MSVC -O2 -arch:AVX512
uses basically the same asm as ICC. Using that compiler option defines __AVX512BW__
, so I wouldn't recommend using MSVC to build for KNL.
Even better would be xor eax,eax
/ bts eax, esi
(create 1<<len) / dec eax
, but compilers often fail to use BTS which is single-uop with a register destination on Intel CPUs. (https://uops.info/). The xor-zeroing is as cheap as a NOP on Sandybridge-family CPUs, and still fewer instruction bytes on others. Smaller machine-code size should help KNL's weak front-end.
kmov k, mem
costs on Xeon Phi vs. mainstream CPUs
According to Agner Fog's instruction tables, Xeon Phi (Knight's Landing) has kmovw k,m
as a single uop with 2/clock throughput. So a table lookup actually can save uops vs. a bithack.

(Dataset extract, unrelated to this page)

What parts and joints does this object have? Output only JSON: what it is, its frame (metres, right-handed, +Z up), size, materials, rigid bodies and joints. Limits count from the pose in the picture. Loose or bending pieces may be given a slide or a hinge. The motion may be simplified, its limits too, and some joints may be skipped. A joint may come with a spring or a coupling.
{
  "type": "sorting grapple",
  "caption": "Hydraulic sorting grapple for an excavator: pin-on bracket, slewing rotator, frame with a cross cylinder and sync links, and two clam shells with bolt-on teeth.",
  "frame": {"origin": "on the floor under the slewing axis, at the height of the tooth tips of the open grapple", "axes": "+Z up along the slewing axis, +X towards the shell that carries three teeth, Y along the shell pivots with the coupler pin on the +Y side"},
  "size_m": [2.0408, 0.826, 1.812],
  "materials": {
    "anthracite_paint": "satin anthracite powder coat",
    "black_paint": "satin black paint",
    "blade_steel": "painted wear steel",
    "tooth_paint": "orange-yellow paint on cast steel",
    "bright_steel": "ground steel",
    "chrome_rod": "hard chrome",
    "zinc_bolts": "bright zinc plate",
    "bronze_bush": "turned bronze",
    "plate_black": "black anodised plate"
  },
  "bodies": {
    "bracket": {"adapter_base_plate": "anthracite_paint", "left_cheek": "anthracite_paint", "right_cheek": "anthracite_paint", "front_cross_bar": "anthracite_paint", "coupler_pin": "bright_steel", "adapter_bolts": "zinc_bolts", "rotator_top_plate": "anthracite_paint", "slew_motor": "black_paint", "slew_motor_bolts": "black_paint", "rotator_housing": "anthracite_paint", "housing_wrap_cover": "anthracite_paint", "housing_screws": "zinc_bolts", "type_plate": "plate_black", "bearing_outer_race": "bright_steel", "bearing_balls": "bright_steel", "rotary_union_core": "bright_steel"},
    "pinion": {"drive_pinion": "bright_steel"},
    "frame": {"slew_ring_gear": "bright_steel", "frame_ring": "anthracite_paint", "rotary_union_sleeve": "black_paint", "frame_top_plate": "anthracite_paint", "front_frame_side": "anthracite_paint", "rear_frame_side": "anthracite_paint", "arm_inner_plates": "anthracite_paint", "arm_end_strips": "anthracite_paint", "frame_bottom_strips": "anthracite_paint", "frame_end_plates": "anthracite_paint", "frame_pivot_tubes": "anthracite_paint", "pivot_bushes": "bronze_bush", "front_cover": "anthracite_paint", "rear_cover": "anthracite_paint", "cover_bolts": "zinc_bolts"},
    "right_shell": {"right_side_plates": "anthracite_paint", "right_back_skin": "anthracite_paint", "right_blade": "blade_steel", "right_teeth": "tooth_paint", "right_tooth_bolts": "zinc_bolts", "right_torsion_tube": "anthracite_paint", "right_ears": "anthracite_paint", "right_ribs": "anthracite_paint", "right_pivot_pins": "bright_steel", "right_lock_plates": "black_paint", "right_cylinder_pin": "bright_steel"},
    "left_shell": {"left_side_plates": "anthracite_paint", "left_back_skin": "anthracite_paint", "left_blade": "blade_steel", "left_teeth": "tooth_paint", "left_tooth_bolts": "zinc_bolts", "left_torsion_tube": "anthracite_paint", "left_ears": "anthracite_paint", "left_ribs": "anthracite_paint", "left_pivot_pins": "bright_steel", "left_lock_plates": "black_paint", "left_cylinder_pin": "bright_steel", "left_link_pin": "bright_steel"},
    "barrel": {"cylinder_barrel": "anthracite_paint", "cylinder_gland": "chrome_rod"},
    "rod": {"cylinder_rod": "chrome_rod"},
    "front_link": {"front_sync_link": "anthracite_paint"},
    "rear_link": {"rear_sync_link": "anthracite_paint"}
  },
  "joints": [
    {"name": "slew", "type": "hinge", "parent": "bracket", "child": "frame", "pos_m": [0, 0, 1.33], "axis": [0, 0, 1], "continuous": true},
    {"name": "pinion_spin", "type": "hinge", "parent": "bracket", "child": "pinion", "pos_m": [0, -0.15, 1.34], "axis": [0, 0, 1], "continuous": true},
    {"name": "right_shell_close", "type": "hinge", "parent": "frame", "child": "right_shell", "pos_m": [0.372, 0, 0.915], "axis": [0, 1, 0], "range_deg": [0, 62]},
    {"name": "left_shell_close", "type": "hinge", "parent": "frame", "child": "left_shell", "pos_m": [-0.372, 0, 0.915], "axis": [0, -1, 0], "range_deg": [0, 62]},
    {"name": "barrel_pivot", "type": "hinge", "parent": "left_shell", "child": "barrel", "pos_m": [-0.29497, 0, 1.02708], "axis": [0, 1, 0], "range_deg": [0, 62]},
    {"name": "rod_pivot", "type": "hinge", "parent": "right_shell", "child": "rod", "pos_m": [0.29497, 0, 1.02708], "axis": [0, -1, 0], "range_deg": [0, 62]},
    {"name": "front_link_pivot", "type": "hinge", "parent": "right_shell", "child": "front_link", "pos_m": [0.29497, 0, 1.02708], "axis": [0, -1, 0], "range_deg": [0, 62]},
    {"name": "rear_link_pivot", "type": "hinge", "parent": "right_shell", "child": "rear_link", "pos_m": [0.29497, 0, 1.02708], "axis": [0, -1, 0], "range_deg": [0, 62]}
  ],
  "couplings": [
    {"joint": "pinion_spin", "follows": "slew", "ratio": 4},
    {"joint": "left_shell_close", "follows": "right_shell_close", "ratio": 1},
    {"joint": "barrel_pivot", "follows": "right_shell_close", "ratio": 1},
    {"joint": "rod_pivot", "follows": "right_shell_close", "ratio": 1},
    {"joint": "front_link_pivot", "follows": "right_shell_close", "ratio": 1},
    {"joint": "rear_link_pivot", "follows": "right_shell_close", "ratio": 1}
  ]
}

But Skylake-server, Ice Lake, and Alder Lake (proxy for Sapphire Rapids) all run it as 3 uops for the front-end, 2 for the back-end (on ports p23 + p5). Basically like a mov
to a temporary general-purpose register plus a kmov k, r
. (https://uops.info/)
So a table lookup costs at least 3 front-end uops on mainstream CPUs, including a port 5 uop (like the kmovw k1, edx
). And that's if the table is in static storage in a non-PIE executable, and len
is already zero-extended to 64-bit. So you can use a non-RIP-relative addressing mode like kmovw k1, [LUT + rsi*2]

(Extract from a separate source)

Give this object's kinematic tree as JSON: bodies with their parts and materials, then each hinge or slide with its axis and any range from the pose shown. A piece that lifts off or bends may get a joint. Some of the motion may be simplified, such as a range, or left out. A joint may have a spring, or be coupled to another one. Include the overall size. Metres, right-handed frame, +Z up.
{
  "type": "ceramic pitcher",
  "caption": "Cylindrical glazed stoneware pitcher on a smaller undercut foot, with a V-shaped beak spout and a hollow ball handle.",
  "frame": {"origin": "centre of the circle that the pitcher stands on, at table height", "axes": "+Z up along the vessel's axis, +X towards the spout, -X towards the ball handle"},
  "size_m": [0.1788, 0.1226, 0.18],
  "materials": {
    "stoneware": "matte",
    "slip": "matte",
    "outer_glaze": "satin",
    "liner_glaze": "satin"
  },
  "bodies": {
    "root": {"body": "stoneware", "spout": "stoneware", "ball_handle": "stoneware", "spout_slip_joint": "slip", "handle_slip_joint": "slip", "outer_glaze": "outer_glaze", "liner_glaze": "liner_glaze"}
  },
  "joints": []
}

. If you need a RIP-relative LEA in there for position-independent code, you're break-even with the bithack for front-end uops. (Most Linux distros configure GCC with -fPIE -pie
on by default, so would lea rcx, [rip + LUT]
/ kmovw k1, [rcx + rsi*2]
)
Without AVX-512, cacheable masked stores only allow 32-bit or 64-bit element size, vmaskmovps/pd
and vpmaskmovd/q
, _mm_maskstore_epi32
and so on. They're rather slow on AMD at least Zen 3 and earlier (up to 42 uops, 12 cycle throughput for 256-bit store with 8x 32-bit elements), since masked stores require special hardware support even when fault suppression isn't required. Loads are easier; the hardware can just do a normal load and zero some elements after the fact.